_Given instruction_. Lines that contain the string "finishes" are to be copied; leave out all others.

_Information supplied_.

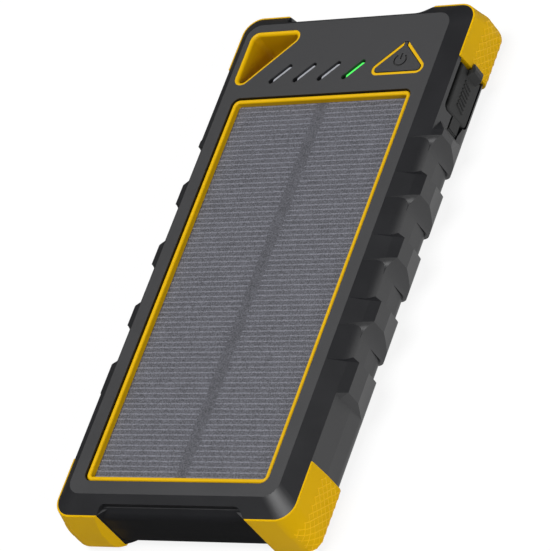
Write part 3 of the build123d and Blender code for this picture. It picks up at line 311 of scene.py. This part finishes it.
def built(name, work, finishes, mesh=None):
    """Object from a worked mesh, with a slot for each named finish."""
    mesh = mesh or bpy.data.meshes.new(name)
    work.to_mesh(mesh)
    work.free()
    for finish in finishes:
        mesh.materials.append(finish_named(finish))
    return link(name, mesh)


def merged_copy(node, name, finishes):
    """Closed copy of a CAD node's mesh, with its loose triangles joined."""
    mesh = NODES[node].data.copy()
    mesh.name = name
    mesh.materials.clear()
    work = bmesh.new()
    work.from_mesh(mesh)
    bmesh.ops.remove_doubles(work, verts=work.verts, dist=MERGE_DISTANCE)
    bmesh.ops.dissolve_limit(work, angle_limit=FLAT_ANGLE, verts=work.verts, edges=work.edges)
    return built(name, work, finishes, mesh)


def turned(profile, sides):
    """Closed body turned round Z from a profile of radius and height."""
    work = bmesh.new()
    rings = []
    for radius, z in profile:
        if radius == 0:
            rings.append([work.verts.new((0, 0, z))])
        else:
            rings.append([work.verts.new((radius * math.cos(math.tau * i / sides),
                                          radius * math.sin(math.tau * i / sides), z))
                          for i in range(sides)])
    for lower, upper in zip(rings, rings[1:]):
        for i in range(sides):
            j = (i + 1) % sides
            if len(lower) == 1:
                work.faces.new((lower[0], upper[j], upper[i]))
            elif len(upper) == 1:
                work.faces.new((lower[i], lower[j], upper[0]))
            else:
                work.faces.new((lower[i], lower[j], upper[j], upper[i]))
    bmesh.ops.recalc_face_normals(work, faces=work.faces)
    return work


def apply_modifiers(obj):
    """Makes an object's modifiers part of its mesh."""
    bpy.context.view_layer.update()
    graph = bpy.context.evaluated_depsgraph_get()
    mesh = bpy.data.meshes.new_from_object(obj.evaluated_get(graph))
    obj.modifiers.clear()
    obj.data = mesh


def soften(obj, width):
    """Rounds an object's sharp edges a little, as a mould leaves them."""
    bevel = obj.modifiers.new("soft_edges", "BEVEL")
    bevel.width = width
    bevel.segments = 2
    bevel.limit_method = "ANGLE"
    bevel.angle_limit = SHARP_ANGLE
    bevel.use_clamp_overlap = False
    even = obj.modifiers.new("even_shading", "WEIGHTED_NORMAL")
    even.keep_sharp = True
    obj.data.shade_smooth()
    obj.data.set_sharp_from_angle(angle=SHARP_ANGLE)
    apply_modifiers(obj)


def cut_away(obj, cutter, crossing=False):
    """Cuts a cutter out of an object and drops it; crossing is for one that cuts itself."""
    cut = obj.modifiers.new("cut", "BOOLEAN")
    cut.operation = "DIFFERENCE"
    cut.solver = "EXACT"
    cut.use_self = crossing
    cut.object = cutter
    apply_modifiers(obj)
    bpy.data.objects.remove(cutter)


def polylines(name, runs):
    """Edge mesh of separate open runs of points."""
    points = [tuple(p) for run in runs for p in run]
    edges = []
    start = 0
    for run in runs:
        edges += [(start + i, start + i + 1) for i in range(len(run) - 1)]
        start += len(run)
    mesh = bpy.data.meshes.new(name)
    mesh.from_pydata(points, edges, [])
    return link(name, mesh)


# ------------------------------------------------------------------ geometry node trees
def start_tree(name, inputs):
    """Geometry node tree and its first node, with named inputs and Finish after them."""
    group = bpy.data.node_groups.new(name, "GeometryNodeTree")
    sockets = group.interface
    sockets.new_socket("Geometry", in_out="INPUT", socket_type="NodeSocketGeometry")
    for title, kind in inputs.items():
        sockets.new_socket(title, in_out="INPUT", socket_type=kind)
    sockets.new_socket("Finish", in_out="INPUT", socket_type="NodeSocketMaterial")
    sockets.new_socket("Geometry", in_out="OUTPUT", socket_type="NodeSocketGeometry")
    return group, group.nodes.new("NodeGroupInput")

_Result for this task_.
Write part 3 of the build123d and Blender code for this picture. It picks up at line 311 of scene.py. This part finishes it.
def built(name, work, finishes, mesh=None):
    for finish in finishes:
def merged_copy(node, name, finishes):
    return built(name, work, finishes, mesh)